9.Ensure effective, personalised, regular, consistent and unbiased communication to members. Communication with members should be clear and simple, with minimum jargon, especially when explaining potential options. It should also be timely and aligned with a purpose. Personalised information through online platforms or pension statements should ideally combine all pension sources and include projections to update members and nudge them to take action to boost their pension adequacy.
Projections should focus on potential retirement income levels in real terms, account for the likelihoods of different outcomes, and convey risks to plan members. Assumptions and methodology should be fully disclosed. Comparison tools should provide standardised information to allow users to compare performance, costs, investment allocation, and potentially other plan features, such as ESG factors.

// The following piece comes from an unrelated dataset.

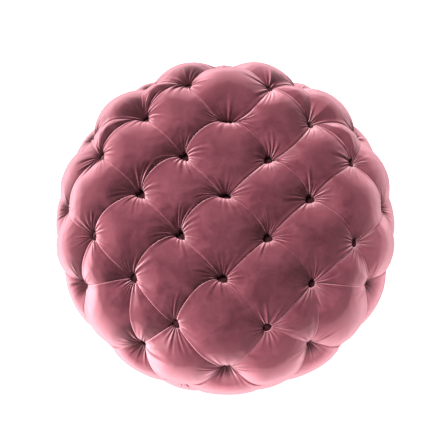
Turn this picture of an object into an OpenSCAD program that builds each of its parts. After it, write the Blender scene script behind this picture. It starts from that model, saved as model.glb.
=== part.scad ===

Policy makers should ensure that information provided by financial advisors and digital advisory services is accessible, accurate and unbiased.
10.Promote awareness and support financial education about retirement and pensions. Adherents should have national financial education strategies, which include a focus on raising awareness and knowledge about the importance of saving enough for retirement, the different options available, and risks like longevity.
Financial education is a continuous process, which should include focused messages that evolve along with savings objectives at different life stages. Public authorities should seek to improve people’s understanding of how the pension system works and explain pension reforms, as well as their economic rationale, through various means like communication campaigns.
National communication campaigns should be driven by and evaluated against clear, realistic and well-targeted objectives.
Thanks to Jim Hennington for alerting me to this important paper.